Eventually, PMOI relocated to France, where it operated until 1986, date of the problems arising between Paris and Tehran concerning the Eurodif nuclear stake and the French hostages crisis in Lebanon. From then on, the PMOI resided in Iraq, protected by Saddam Hussein who had been at war with Tehran since 1981.
Over 30,000 political prisoners from the MEK, and also from other opposition groups,[15] were executed during in 1988, following Operation Mersad.[16].[17][18][19][20] Dissident Ayatollah Montazeri has written in his memoirs that this massacre, deemed a crime against humanity, was ordered by Ayatollah Ruhollah Khomeini and carried out by several high-ranking members of Iran's current government. Ahmad Khomeini, whom Montazeri accused of collaboration in the killings, has died mysteriously during the Chain Murders of Iran.
Relations with France in the mid-1980s

In 1986, after French Prime Minister Jacques Chirac struck a deal with Tehran for the release of French hostages held prisoners by the Hezbollah in Lebanon, the PMOI was forced to leave France and relocated in Iraq. Investigative journalist Dominique Lorentz has related the 1986 capture of French hostages to an alleged blackmail of France by Tehran concerning the nuclear program[21]
Relations with Iraq under Saddam Hussein and the Iranian government

The MKO transferred its headquarters to Iraq in 1986. At that time Iraq was in war with Iran. According to the US State Department, the MKO received all of its military support and most of its financial assistance from Saddam's government until the 2003 Invasion of Iraq. But the MKO denies these accusations and insists that it had always remained independent of Iraq. The MKO also has used front organizations to solicit contributions from expatriate Iranian communities.
Near the end of the 1980-1988 war with Iran, Baghdad armed the MKO with military equipment and sent it into action against Iranian forces. The MKO's decision to move its headquarters to Iraq in the middle of the war, caused the MKO to lose most of its supporters in Iran, regardless of their views towards the Iranian government.[22] [23] A report by the Foreign Affairs group of the Australian Parliament states ''"[The MKO] is believed to have lost much of its popular support within Iran since siding with Iraq"''.9 The MKO claims it has always maintained its independence from its Iraqi host and denies "siding with Iraq" during the Iran-Iraq War.
According to presentations of the MKO by the U.S. Department of State and the Foreign Affairs group of the Australian Parliament, the PMOI are also accused of having assisted the Iraqi Republican Guard in suppressing the Kurdish and Shiite uprisings in Iraq after the 1991 Persian Gulf War.9 Maryam Rajavi, who assumed the leadership role of the MKO after a series of years as co-leader alongside her husband Massoud Rajavi, had the following to say during a moral-boosting speech to an audience of MKO troops: "Take the Kurds under your tanks, and save your bullets for the Iranian Revolutionary Guards."[11] This has been formally denied by the PMOI.
In the following years the MKO conducted several assassinations of political and military figures of the Islamic Republic, including deputy chief of the Iranian Armed Forces General Staff, Brigadier General Ali Sayyaad Shirazi, who was assassinated on the doorsteps of his house on April 10 1999.
After the 2003 invasion of Iraq

Main articles: Monafiqeen-e-Khalq Surrender (2003)

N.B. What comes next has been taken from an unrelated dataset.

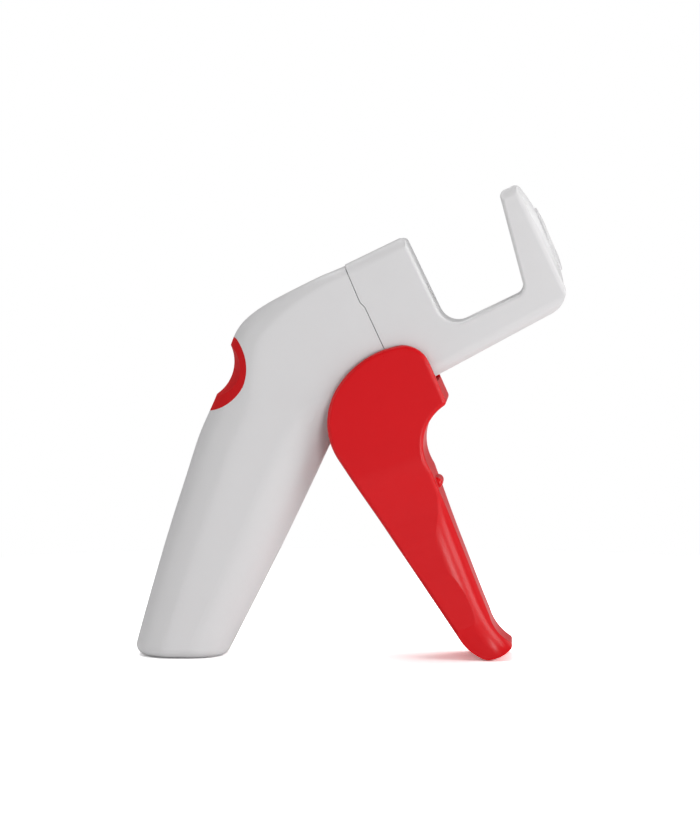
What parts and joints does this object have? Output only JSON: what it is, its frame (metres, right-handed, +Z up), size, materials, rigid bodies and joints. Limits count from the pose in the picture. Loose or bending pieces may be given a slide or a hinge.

After the 2003 invasion of Iraq, MEK camps were bombed by coalition forces because of its alliance with Saddam Hussein. On April 15, the leaders of the MEK entered into a ceasefire agreement with the coalition after the attack. Each compound surrendered without hostilities. [25][26][27] In the operation, the US reportedly captured 6,000 MEK fighters and over 2,000 pieces of military equipment.[28][29]
After a four-month investigation by several U.S. agencies, including the State Department, only a handful of charges under U.S. criminal law were brought against MEK members, all American citizens. The PMOI remains listed as a Foreign Terrorist Organization (FTO) by the Department of State. [3] Secretary of Defense Donald Rumsfeld declared MEK personnel in Ashraf protected persons under the Fourth Geneva Convention. They are currently under the guard of US Military. Defectors from this group are housed separately in a refugee camp within Camp Ashraf, and protected by the Bulgarian Army. [4] [5]
2003 French raid

In June 2003 French police raided the PMOI's properties, including its base in Auvers-sur-Oise, under the orders of anti-terrorist magistrate Jean-Louis Bruguière, after suspicions that it was trying to shift its base of operations there. 160 suspected MKO members were then arrested. In response, 40 supporters began hunger strikes to protest the arrests, and ten immolated themselves in various European capitals. French Interior Minister Nicolas Sarkozy (Union for a Popular Movement) declared that the MKO "recently wanted to make France its support base, notably after the intervention in Iraq," while Pierre de Bousquet de Florian, head of France's domestic intelligence service, claimed that the group was "transforming its Val d'Oise centre [near Paris]... into an international terrorist base".[30]
U.S. Senator Sam Brownback, Republican of Kansas and chairman of the Foreign Relations subcommittee on South Asia, then accused the French of doing "the Iranian government's dirty work". Along with other members of Congress, he wrote a letter of protest to President Jacques Chirac, while longtime PMOI supporters such as Sheila Jackson-Lee, Democrat of Texas, criticized Maryam Radjavi's arrest.[11] However, the MKO members were quickly released.
A "bargaining chip" between Tehran and Washington?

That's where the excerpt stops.